I recognise, and totally agree with, running waters (rivers and streams) being off limits - but can find plenty of scope to enjoy myself at other types of fisheries. There may be a few still waters which retain the close season, but they will be syndicated and have a healthy waiting list of prospective members. My recollections of the week leading up to June 16th, on Wilstone, are very happy ones. The top specimen chasers, of the time (me included!) would have "Brolly - Camp" bivvies set up in their chosen swims, sometimes 10 days before the season started. Swim markers would be put out, with the aid of an inflatable dingy, and pre-baiting would commence. The count down to that mid-night start on 16th June was a ritual which produced an atmosphere that could almost be touched. Excitement and anticipation, in equal measure, as the hours ticked by - ever closer to that magic moment. Of course we were all completely crazy, obsession does that to a person, yet I can't help feel that modern anglers are missing out on something, very special, when there is no longer a start and finish to the hobby? I've written about it before, the Tring Syndicate members were absolute sticklers for the adherence to this mid-night start; not one of them had any desire to sneak in a rod as darkness fell on the 15th June - not one! The chiming of the church clock (in Wilstone; although it might have been Marsworth or even Aston Clinton?) was the signal to go and not a moment before. With commercialism involved, I can't see angling ever reverting back to this situation so I'll have to content myself with these memories.

I took this fish in August 2013 at 13.05 - it was re-caught this year (February?) at 15.09
However, even in modern times I am able to recreate a little of the anticipation by completely separating commercial fisheries from my other angling. Summer 2015, to me, means a Tench and Barbel challenge; both species which inhabit local venues which are governed by the close season ruling. I'll happily continue to wet a line, probably in pursuit of carp and perch, but have in the background the build up to the start of the 2015/16 season. God willing - June 15th 2015 - I will be on the bank of a fishery awaiting the stroke of mid-night to make my first cast of a new season?  Ever since my very early days the close season was compromised with a trip north of the border. Out of season Scottish pike fishing was as much a part of a specimen hunters annual cycle as Christmas, birthdays and Easter! Times have moved on and English  anglers are no longer regular visitors to the Scottish Lochs - they much prefer carp fishing, in France, or the delights of catfishing, The River Ebro, in Spain. Slumming it on the shores of a highland loch, when viewed in this light, is not much of an option - except for a few of us eccentric saddos?

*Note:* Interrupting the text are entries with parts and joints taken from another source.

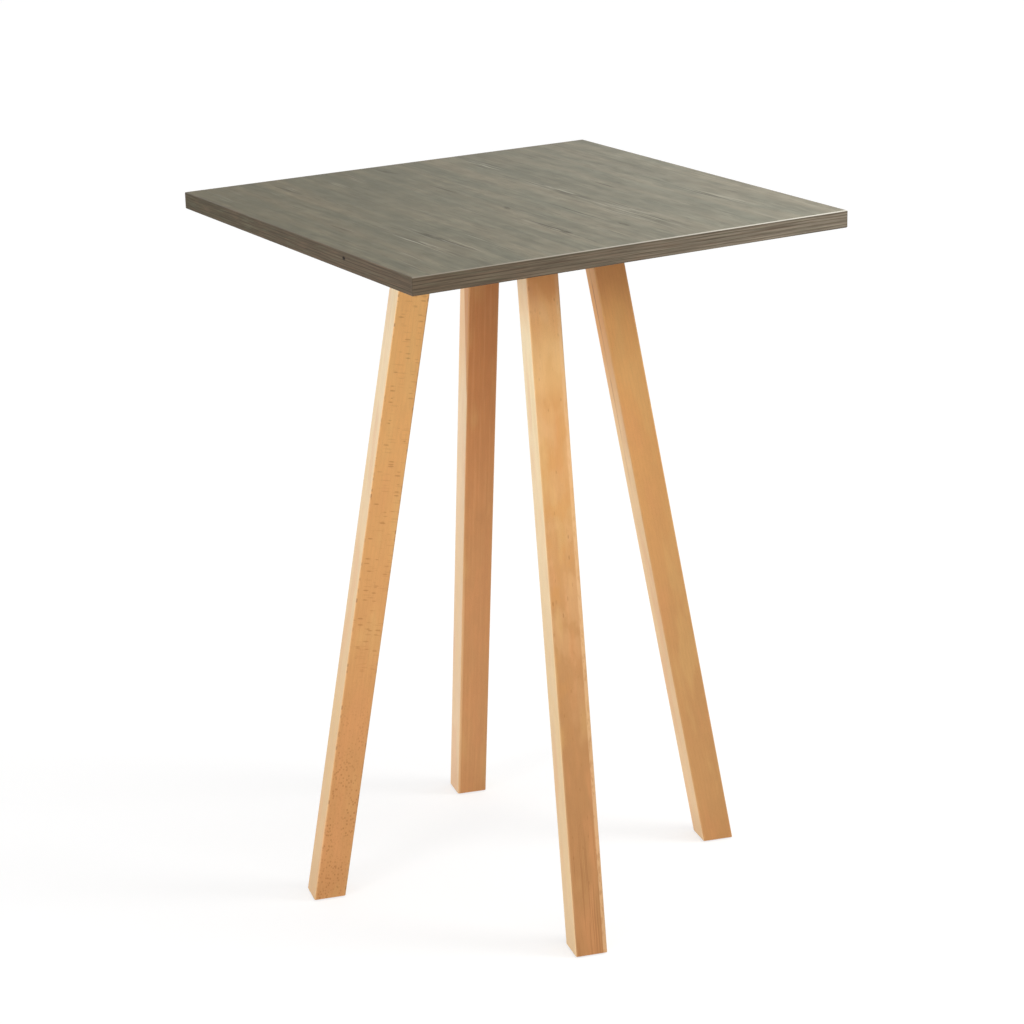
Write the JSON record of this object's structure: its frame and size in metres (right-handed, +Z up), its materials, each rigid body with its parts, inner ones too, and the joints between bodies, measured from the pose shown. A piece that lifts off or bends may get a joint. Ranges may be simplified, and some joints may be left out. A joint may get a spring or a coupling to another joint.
{
  "type": "bar table",
  "caption": "Square bar-height table: a laminated wood-look top on splayed square beech legs, bolted into folded steel shoes under a round mounting plate.",
  "frame": {"origin": "on the floor, below the middle of the square top", "axes": "+Z up; -Y towards the front side of the top and +X towards its right side, with the top's grain along Y; the legs stand 14 degrees clockwise of the +X, +Y, -X and -Y directions, seen from above"},
  "size_m": [0.7, 0.7, 1.05],
  "materials": {
    "decor_laminate": "fine wood-grain emboss",
    "balance_laminate": "plain matt",
    "edge_band": "satin wood grain",
    "chipboard": "raw pressed chips",
    "beech": "clear satin lacquer",
    "frame_steel": "fine black powder coat",
    "fastener_steel": "bright zinc plate",
    "glide_plastic": "matt moulded"
  },
  "bodies": {
    "root": {"top_core": "chipboard", "decor_laminate": "decor_laminate", "balance_laminate": "balance_laminate", "edge_band_right": "edge_band", "edge_band_back": "edge_band", "edge_band_left": "edge_band", "edge_band_front": "edge_band", "leg_right": "beech", "leg_back": "beech", "leg_left": "beech", "leg_front": "beech", "glide_right": "glide_plastic", "glide_back": "glide_plastic", "glide_left": "glide_plastic", "glide_front": "glide_plastic", "leg_shoe_right": "frame_steel", "leg_shoe_back": "frame_steel", "leg_shoe_left": "frame_steel", "leg_shoe_front": "frame_steel", "mounting_plate": "frame_steel", "cross_tie_upper": "frame_steel", "cross_tie_lower": "frame_steel", "leg_bolts": "fastener_steel", "bolt_washers": "fastener_steel", "threaded_inserts": "fastener_steel", "plate_screws": "fastener_steel"}
  },
  "joints": []
}
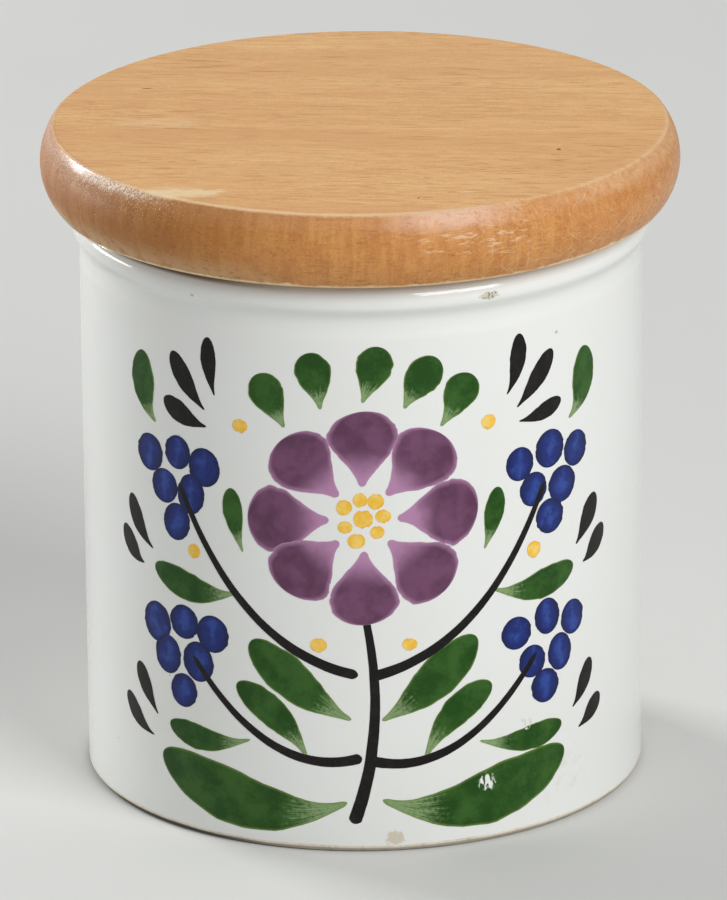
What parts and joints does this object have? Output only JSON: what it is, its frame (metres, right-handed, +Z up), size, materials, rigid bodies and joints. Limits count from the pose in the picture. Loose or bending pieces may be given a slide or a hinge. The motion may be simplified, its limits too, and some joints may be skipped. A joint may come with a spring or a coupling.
{
  "type": "spice jar",
  "caption": "Small straight-sided glazed ceramic jar with a rolled collar and a lift-off turned wooden lid, sealed by a ribbed ring on its plug.",
  "frame": {"origin": "middle of the jar's foot ring, on the surface it stands on", "axes": "+Z up along the jar's axis; -Y is the decorated front, as the picture shows it; +X is the viewer's right"},
  "size_m": [0.0738, 0.0738, 0.0777],
  "materials": {
    "glaze": "glossy white glaze, bare on the foot ring, with fired-on coloured decoration",
    "beech": "turned beech under a worn satin varnish",
    "silicone": "translucent matt silicone"
  },
  "bodies": {
    "jar": {"jar_body": "glaze"},
    "seal": {"lid_seal": "silicone"},
    "lid": {"wooden_lid": "beech"}
  },
  "joints": [
    {"name": "lid_lift", "type": "slide", "parent": "jar", "child": "seal", "axis": [0, 0, 1], "range_m": [0, 0.06]},
    {"name": "lid_turn", "type": "hinge", "parent": "seal", "child": "lid", "pos_m": [0, 0, 0.0689], "axis": [0, 0, 1], "continuous": true}
  ]
}
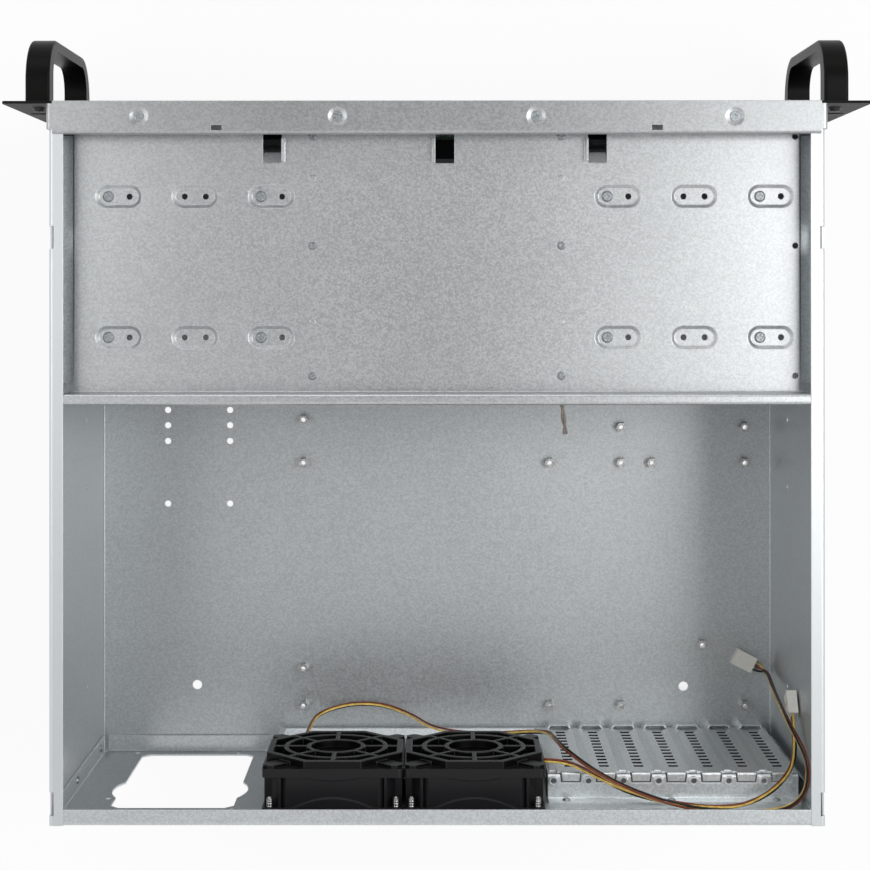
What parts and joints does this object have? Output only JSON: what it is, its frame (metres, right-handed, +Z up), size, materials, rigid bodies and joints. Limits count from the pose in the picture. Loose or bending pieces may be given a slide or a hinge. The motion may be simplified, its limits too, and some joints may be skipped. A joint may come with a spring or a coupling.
{
  "type": "empty rackmount server case",
  "caption": "Empty steel 4U rackmount server case without its lid: drive-bay cages, inset slot wall, rear fans, front handles and a wide open board bay.",
  "frame": {"origin": "middle of the base, on the surface that the case stands on", "axes": "+X to the right seen from the front, +Y from the handles to the rear wall, +Z up"},
  "size_m": [0.4826, 0.4404, 0.177],
  "materials": {
    "galvanized_steel": "spangled zinc coat, satin",
    "black_panel": "fine textured black paint",
    "black_plastic": "moulded, satin",
    "fan_plastic": "moulded, slightly glossy",
    "handle_paint": "satin black paint",
    "zinc_fastener": "bright zinc",
    "dark_fastener": "black oxide",
    "bright_tin": "tinned steel",
    "green_board": "solder mask",
    "clear_pipe": "clear acrylic",
    "button_plastic": "satin",
    "white_plastic": "natural nylon",
    "lead_insulation": "three thin insulated wires"
  },
  "bodies": {
    "case": {"chassis_pan": "galvanized_steel", "front_frame": "galvanized_steel", "front_top_strip": "galvanized_steel", "strip_screws": "zinc_fastener", "front_panel": "black_panel", "handle_right": "handle_paint", "handle_left": "handle_paint", "handle_screws": "dark_fastener", "front_board": "green_board", "board_posts": "zinc_fastener", "board_housing": "black_plastic", "usb_shells": "bright_tin", "usb_tongues": "black_plastic", "light_pipes": "clear_pipe", "board_switches": "black_plastic", "bay_top_plate": "galvanized_steel", "bay_screws": "zinc_fastener", "plate_screws": "zinc_fastener", "drive_cage_right": "galvanized_steel", "drive_cage_left": "galvanized_steel", "rear_panel": "galvanized_steel", "slot_frame": "galvanized_steel", "fan_screws": "zinc_fastener", "standoffs": "zinc_fastener", "rivets": "zinc_fastener", "fan_lead_1": "lead_insulation", "fan_lead_2": "lead_insulation", "connector_1": "white_plastic", "connector_2": "white_plastic", "bay_cover_1": "black_plastic", "bay_cover_2": "black_plastic", "bay_cover_3": "black_plastic", "bay_cover_4": "black_plastic", "bay_cover_5": "black_plastic", "bay_cover_6": "black_plastic", "slot_cover_1": "galvanized_steel", "slot_cover_2": "galvanized_steel", "slot_cover_3": "galvanized_steel", "slot_cover_4": "galvanized_steel", "slot_cover_5": "galvanized_steel", "slot_cover_6": "galvanized_steel", "slot_cover_7": "galvanized_steel", "fan_frame_1": "fan_plastic", "fan_guard_1": "black_plastic", "fan_frame_2": "fan_plastic", "fan_guard_2": "black_plastic"},
    "fan_1_rotor": {"fan_rotor_1": "fan_plastic"},
    "fan_2_rotor": {"fan_rotor_2": "fan_plastic"},
    "power_button": {"power_button": "button_plastic"},
    "reset_button": {"reset_button": "button_plastic"}
  },
  "joints": [
    {"name": "fan_1_spin", "type": "hinge", "parent": "case", "child": "fan_1_rotor", "pos_m": [0.0591, 0.20655, 0.114], "axis": [0, 1, 0], "continuous": true},
    {"name": "fan_2_spin", "type": "hinge", "parent": "case", "child": "fan_2_rotor", "pos_m": [-0.0213, 0.20655, 0.114], "axis": [0, 1, 0], "continuous": true},
    {"name": "power_press", "type": "slide", "parent": "case", "child": "power_button", "axis": [0, 1, 0], "range_m": [0, 0.001], "stiffness_N_per_m": 400},
    {"name": "reset_press", "type": "slide", "parent": "case", "child": "reset_button", "axis": [0, 1, 0], "range_m": [0, 0.001], "stiffness_N_per_m": 400}
  ]
}
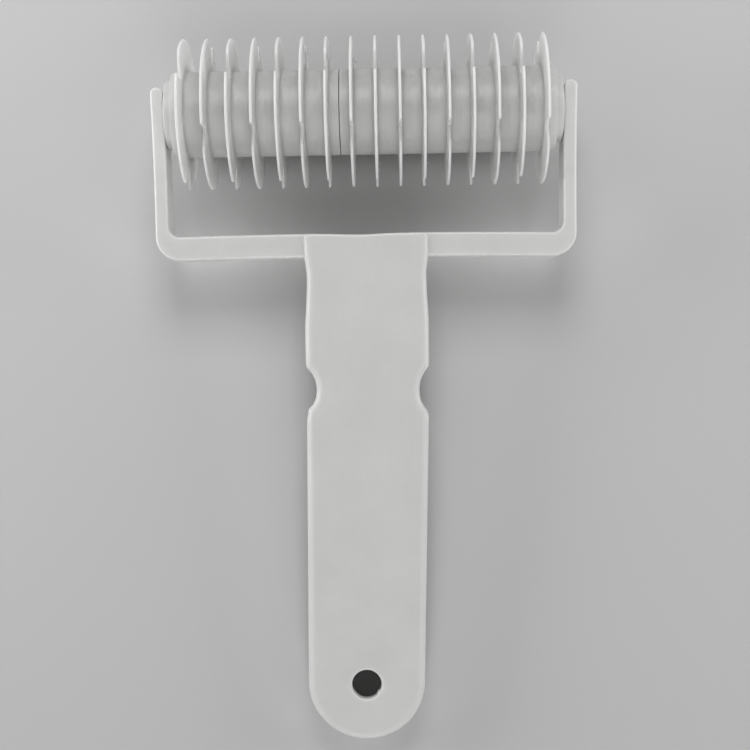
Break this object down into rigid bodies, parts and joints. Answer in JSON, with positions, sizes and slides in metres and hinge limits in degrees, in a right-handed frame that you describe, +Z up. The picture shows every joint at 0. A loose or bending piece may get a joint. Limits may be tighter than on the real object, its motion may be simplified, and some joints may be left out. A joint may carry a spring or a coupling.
{
  "type": "lattice roller cutter",
  "caption": "Hand-held pastry lattice cutter: a row of notched blade wheels turns on a keyed shaft between the arms of a one-piece handle with finger notches and a hanging hole.",
  "frame": {"origin": "middle of the underside of the whole cutter's box, on the table that it lies on", "axes": "+X along the roller's axis, +Y from the handle's free end towards the roller, +Z up"},
  "size_m": [0.1196, 0.1988, 0.042],
  "materials": {
    "frame_plastic": "white moulded plastic, satin, faint flow marks",
    "wheel_plastic": "white moulded plastic, satin, fine turned lines on the hubs"
  },
  "bodies": {
    "handle": {"handle_frame": "frame_plastic"},
    "roller": {"blade_wheel_01": "wheel_plastic", "blade_wheel_02": "wheel_plastic", "blade_wheel_03": "wheel_plastic", "blade_wheel_04": "wheel_plastic", "blade_wheel_05": "wheel_plastic", "blade_wheel_06": "wheel_plastic", "blade_wheel_07": "wheel_plastic", "blade_wheel_08": "wheel_plastic", "blade_wheel_09": "wheel_plastic", "blade_wheel_10": "wheel_plastic", "blade_wheel_11": "wheel_plastic", "blade_wheel_12": "wheel_plastic", "blade_wheel_13": "wheel_plastic", "blade_wheel_14": "wheel_plastic", "blade_wheel_15": "wheel_plastic", "blade_wheel_16": "wheel_plastic", "roller_shaft": "wheel_plastic", "end_collar_left": "wheel_plastic", "end_collar_right": "wheel_plastic"}
  },
  "joints": [
    {"name": "roller_spin", "type": "hinge", "parent": "handle", "child": "roller", "pos_m": [0, 0.07841, 0.021], "axis": [1, 0, 0], "continuous": true}
  ]
}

A "yard of barbel" a term that my brother Simon uses to describe a "double". This one is 13.14
That "thing" which Benno and myself saw was of a different class all together. My two "thirteens" were
impressive, that fish was a proper monster! Has it got my name on it during  the 2015/16 season?
So what does my 2015 close season involve? Well, I've got some stuff to do around the garden which I've promised Bev will get done before April? I have a desire to catch a decent carp before we travel to Scotland, but am torn between two commercials as a final choice. We're talking a mid-20 here, nothing bigger - wherever I end up it will a nostalgia gig of mammoth scale - Mitchell 300's and associated nonsense; monkey climbers, line clips and home-made boilies; you get the drift? My desire for a Scottish 20 is a massive part in my going back this year. I really thought I'd blown it. It was only a change of plan, by Bev, that opened up this opportunity. I'm going up there to give it my very best shot - not always a good idea, but it's the only one I've got. Potentially we have a ten day window in which I can achieve this ambition - thirty-three years after I first started the quest and it's come down to ten days!
The rest of my time will be taken up with planning - what am I going to do about my two target species? The River Stour barbel are, at best, a bloody headache (Hence my accompanying photos!). I am going to continue to fish for them purely because I know a monster lurks somewhere in that river - Benno and I have seen it, but that's another story! My tench fishing project is based upon a very fleeting encounter - did I really see these fish or was I dreaming? I have plans to visit the venue as the close season progresses purely to assess the situation and look for potential swims. The very worst which will come from this effort is I might not discover any tench but some wild carp instead - so another challenge to replace the original one. To quote the late George Harrison: "If you don't know where you're going - any road can take you there!"